The expectation borders on fantasy.
More than US$1.5 billion has been borrowed over the years to build markets and sporting facilities, some of which remain underutilised or abandoned. The real issue is opportunity cost. Every dollar committed to such projects is a dollar unavailable for roads, water, healthcare, education, agriculture, or debt reduction.
This is why the continued habit of treating the Consolidated Fund as the primary source of financing for almost every development initiative is becoming increasingly difficult to justify.
A significant number of public projects can attract private investment and recover their costs through user fees, reducing the burden on taxpayers and government borrowing.
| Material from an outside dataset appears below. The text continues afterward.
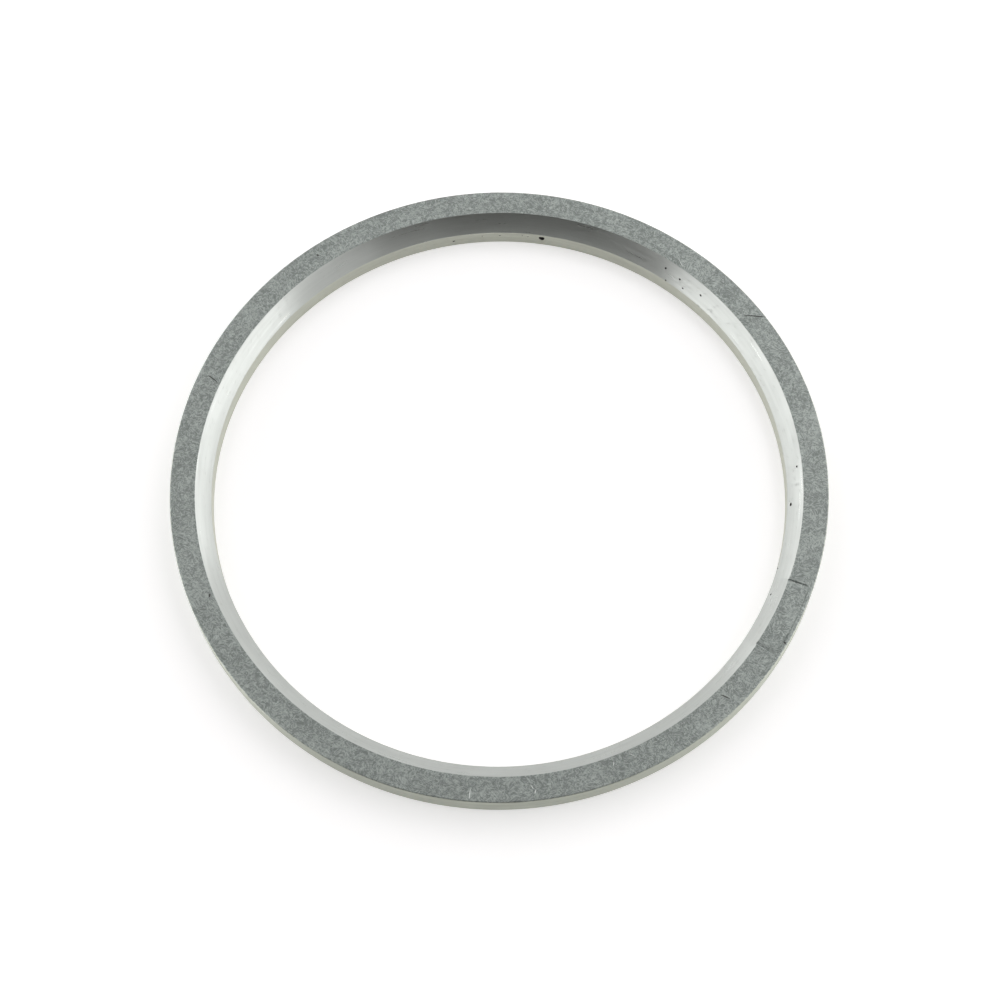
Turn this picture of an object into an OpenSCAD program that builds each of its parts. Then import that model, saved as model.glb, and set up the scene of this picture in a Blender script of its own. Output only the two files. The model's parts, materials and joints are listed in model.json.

The challenge is often not the absence of capital but the absence of imagination, innovation, and the willingness to structure projects differently.
This is not an argument for commercialising every public service. Basic healthcare, security, justice, and critical social interventions will always require public funding. However, there is little justification for insisting that every project, regardless of its revenue-generating potential, must be funded by taxpayers or sovereign borrowing.
The consequence is familiar: overcrowded budgets, delayed projects, unpaid contractors, rising debt, and persistent fiscal pressure.
Government's role should increasingly be to regulate, facilitate, supervise, and protect the public interest, not necessarily to borrow, build, own, and fund everything.
Perhaps every ministry, department, and agency should answer one simple question before requesting money from the Consolidated Fund:
If private investors are willing to finance a project and users are willing to pay for it, why should the taxpayer carry the burden?
In today's Ghana, that is not merely a budgeting question. It is a development imperative.